The truth of who you really are is often hiding in plain sight. The cosmic clues are really everywhere: in music, books, paintings, movies, poems, songs, plays, sculpture, photographs, etc.

 Your very best clues to this profound wisdom, however, are sometimes hidden in the unlikeliest of places.

For example, do you think that you could ever write something that would be the perfect expression of the greatest wisdom, i.e. the very quintessential core of reality, itself? Then, in that same description, could you also include the most practical way of living out your day-to-day existence in the light of such an awe-some Truth? 

One more condition: Could you also please limit your summary of these profound teachings…both spiritual and psychological…to only eighteen common words?

 That’s right: only 18 simple words!



 

Give up? Well, relax because someone else has already done it for you. In fact, you already know these 18 words because they’ve been a part of your American heritage since you were a kid.  

Remember some of the campfire songs that you used to sing as a “round?” One of the old classics was “Row, row, row your boat.”

  Well, I contend that this simple little ditty describes not only the ultimate “Truth of the Universe,” but that it also gives very practical advice about how to live your life out in the face of that Reality.

 

For those of you who were raised in another country, the words to this little campfire song go like this: 

“Row, row, row your boat,

 Gently down the stream,

 Merrily, merrily, merrily, merrily,

 Life is but a dream.”



 

In the first line, the song implies that you’re making some kind of journey over water in “…your boat.” Most importantly, however, the line begins by repeating the very same word (“Row, row, row…”) three times and reminding you that, on this journey, you’ll need to expend energy, persistence and ongoing effort.

 

In the second line, however, the song implies that you shouldn’t really be “pushing the river.” Instead, it suggests that you should be performing all of this rowing activity very “gently.”  Not with anger or resistance or by using brute force, but “gently” which means, according to the dictionary, with an “easy grace” and with both “courtesy and kindness.”



 

The second part of the line reminds you that, while you’re gently rowing along, your boat is still headed in a particular direction, specifically “downstream.” It doesn’t suggest that you could go against the current or even across it. Instead, the line implies that, inexorably, (and, like it or not) your boat is still going to go “…down the stream.”

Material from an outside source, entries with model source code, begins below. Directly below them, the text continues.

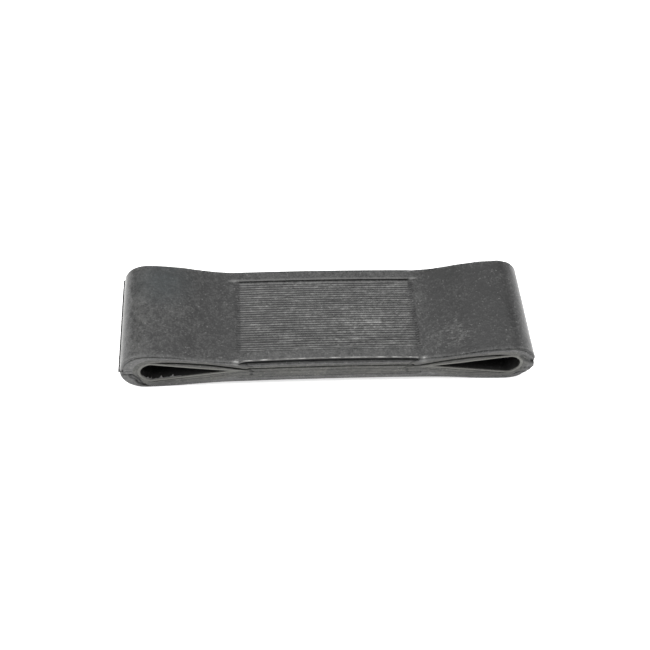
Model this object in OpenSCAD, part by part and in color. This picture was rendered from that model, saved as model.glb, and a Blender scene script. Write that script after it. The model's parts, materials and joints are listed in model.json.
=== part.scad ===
// Moulded rubber link: a fabric-reinforced loop pressed together at the waist,
// with an open teardrop eye at each end and a ribbed grip pad on top.
// Units mm, +X along the link, +Y across it, +Z up, origin at bottom centre.

/* [Overall] */
// Length over the two rubber noses, without the moulding flash
overall_l = 448; // [380:1:520]
// Width of the link across the eyes
overall_w = 125; // [100:1:150]

/* [Eyes] */
// Radius of the round end of each eye, where the pin bears
pin_r = 13; // [11:0.5:16]
// Rubber and fabric outside the round end of the left eye
wall_left = 22; // [18:0.5:26]
// Rubber and fabric outside the round end of the right eye
wall_right = 16; // [13:0.5:22]
// Distance from the eye axis to the crotch of the eye
eye_reach = 77; // [64:1:93]
// Thickness of the liner wrapped round each eye
liner_t = 3.8; // [3:0.1:5]

/* [Reinforcement] */
// Thickness of one fabric ply
ply_t = 0.8; // [0.6:0.05:1]
// Thickness of the skim rubber between two plies
skim_t = 0.3; // [0.2:0.05:0.4]
// Thickness of the centre filler between the two leaves
core_t = 5.5; // [4:0.5:8]
// Radius where the ply loop turns into the straight leaf
turn_r = 60; // [40:5:80]
// From the tail of a liner to where the plies run straight
turn_gap = 2.9; // [2:0.1:6]
// From the tail of a liner to the centre filler
tail_gap = 5; // [4:0.1:8]
// Thickness of the gum strips that close the ply edges
edge_t = 1.5; // [1:0.1:3]

/* [Cover] */
// Rubber above the plies over each eye
crown_top_t = 7; // [5:0.5:10]
// Rubber below the plies under each eye
crown_bottom_t = 5; // [4:0.5:8]
// Rubber above the plies at the waist, up to the lips
waist_top_t = 7.05; // [6:0.05:9]
// Rubber below the plies at the waist, cushion included
waist_bottom_t = 12.05; // [10:0.05:14]
// Corner radius of each nose
nose_r = 26; // [20:1:27]
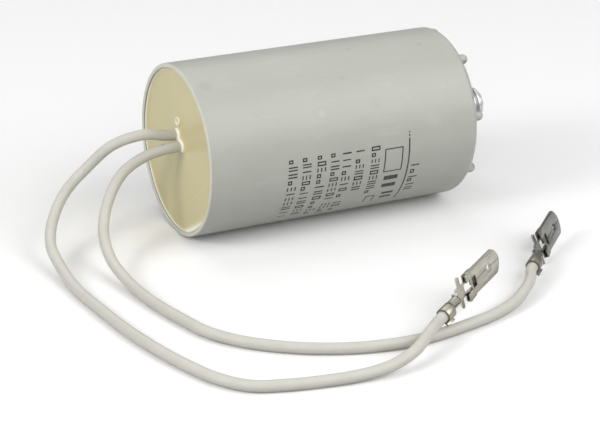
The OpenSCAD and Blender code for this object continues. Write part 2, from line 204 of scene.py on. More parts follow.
def add_mottle(tree, place, clouds, grain):
    """The mottle group's outputs, for its two scales per metre."""
    made = node(tree, "ShaderNodeGroup")
    made.node_tree = mottle
    tree.links.new(place, made.inputs["Place"])
    made.inputs["Cloud Scale"].default_value = clouds
    made.inputs["Grain Scale"].default_value = grain
    return made.outputs


def blend_colours(tree, mask, low, high):
    """Mixes two colours, given as values or sockets, by a mask."""
    return node(tree, "ShaderNodeMix", {0: mask, 6: low, 7: high}, data_type="RGBA").outputs[2]


def ramp(tree, value, low, high, to_low=0.0, to_high=1.0, smooth=False):
    """Turns the span from low to high into the one from to_low to to_high, and stops at its ends."""
    return node(tree, "ShaderNodeMapRange",
                {"Value": value, "From Min": low, "From Max": high, "To Min": to_low, "To Max": to_high},
                interpolation_type="SMOOTHSTEP" if smooth else "LINEAR").outputs["Result"]


def between(tree, value, low, high, soft):
    """1 between two values, fading out over a soft edge on each side."""
    rise = ramp(tree, value, low - soft, low)
    fall = ramp(tree, value, high, high + soft, 1.0, 0.0)
    return maths(tree, "MULTIPLY", rise, fall)


def object_place(tree):
    return node(tree, "ShaderNodeTexCoord").outputs["Object"]


def spot_mask(tree, place, centre, radius, soft):
    """1 inside a ball round a point of the part, fading out over its soft edge."""
    away = node(tree, "ShaderNodeVectorMath", {0: place, 1: centre}, operation="DISTANCE")
    return ramp(tree, away.outputs["Value"], radius, radius + soft, 1.0, 0.0, smooth=True)


def add_bump(tree, shader, height, depth, strength):
    bump = node(tree, "ShaderNodeBump", {"Height": height, "Strength": strength, "Distance": depth})
    tree.links.new(bump.outputs["Normal"], shader.inputs["Normal"])


vinyl, tree, shader = new_material("off_white_vinyl", Roughness=0.4, Specular_IOR_Level=0.45)
place = object_place(tree)
vinyl_noise = add_mottle(tree, place, 260.0, 3000.0)
clean = blend_colours(tree, vinyl_noise["Clouds"], (0.535, 0.522, 0.465, 1), (0.62, 0.608, 0.555, 1))
dirty = blend_colours(tree, vinyl_noise["Specks"], clean, (0.43, 0.40, 0.33, 1))
# one brown spot on lead b, close to the resin
stain = spot_mask(tree, place, (-43.3 * mm, -1.2 * mm, 22.1 * mm), 0.35 * mm, 0.5 * mm)
tree.links.new(blend_colours(tree, stain, dirty, (0.33, 0.23, 0.14, 1)), shader.inputs["Base Color"])
tree.links.new(ramp(tree, vinyl_noise["Clouds"], 0.3, 0.7, 0.36, 0.5), shader.inputs["Roughness"])
add_bump(tree, shader, vinyl_noise["Grain"], 0.02 * mm, 0.5)

lead_pieces = {}
for which in "ab":
    lead = smooth_curve(f"lead_{which}_insulation", lead_points(which))
    lead.data.bevel_depth = lead_d / 2 * mm
    lead.data.bevel_resolution = 7
    lead.data.use_fill_caps = True
    lead.data.materials.append(vinyl)
    lead_pieces[which] = lead

# ---- stranded conductors ----------------------------------------------------
# Nineteen thin copper wires twisted into each conductor. A little of them shows
# between the two crimps and in front of the conductor crimp; they run on in the can.
strand_count, strand_r, strand_lay = 19, 0.135, 14.0
# distance between two rings of strands, in strand radii, a touch under 2 as they are pressed
ring_step = 1.97
# along the terminal: the middle of the conductor crimp, and where the wire ends in front of it
crimp_x, wire_end_x = -6.0, -4.2
# inside the can: where each wire turns up to its contact, and the height of its soldered joint
inner_turns = {"a": (-30.7, 30.0), "b": (20.1, 30.0)}


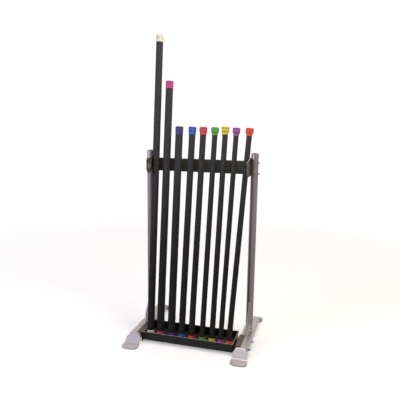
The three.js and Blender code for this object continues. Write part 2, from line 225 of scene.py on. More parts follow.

 And, since it’s carrying you along some predetermined route, (the stream bed, itself), there’s no reason to struggle against where it’s taking you. So, the first two lines of the song suggest that you definitely need to make an ongoing effort on your own behalf (“Row, row, row…”), but, on the other hand, you also need to be willing to surrender to the inevitability of the whole process.

 

Now the third line is really the key: it tells you not only how you should perform all of this “rowing” but what you need to be feeling in your heart while you’re doing it. The song suggests, quite frankly, that you should be “merry” that is, “happy” and “joyous.” Not only does it say “merrily” once, but, for greater emphasis (and to make sure that you really get the point), this same word is repeated a total of four separate times. 

In exhorting you to be “merry” as you’re rowing “gently down the stream,” the song implies that your attitude and behavior should be full of “fun and laughter,” “festive” and even “celebratory.”



 

The big punch line, of course, comes in the last five words: “Life is but a dream.” At the end, it seems, none of it has ever been “real.” There never was either a “real” boat or a “real” passenger. There wasn’t any water and there wasn’t any actual journeying down a stream to some final destination.

 

The last line plainly suggests, instead, that ALL of it…boat, passenger, water and the journey…has only been a manifestation of Maya…the Great Illusion.

 Amazingly, this same core Truth about the illusory nature of the universe has been spoken of for centuries by the cross-cultural Perennial philosophy.

 

Isn’t it absolutely incredible that such profound wisdom could be successfully distilled into only 18 simple words, and that it’s now become cleverly disguised as a simple little ditty that’s sung with friends around a campfire?

 

And isn’t it ironic that it took me 772 words to remind you about it?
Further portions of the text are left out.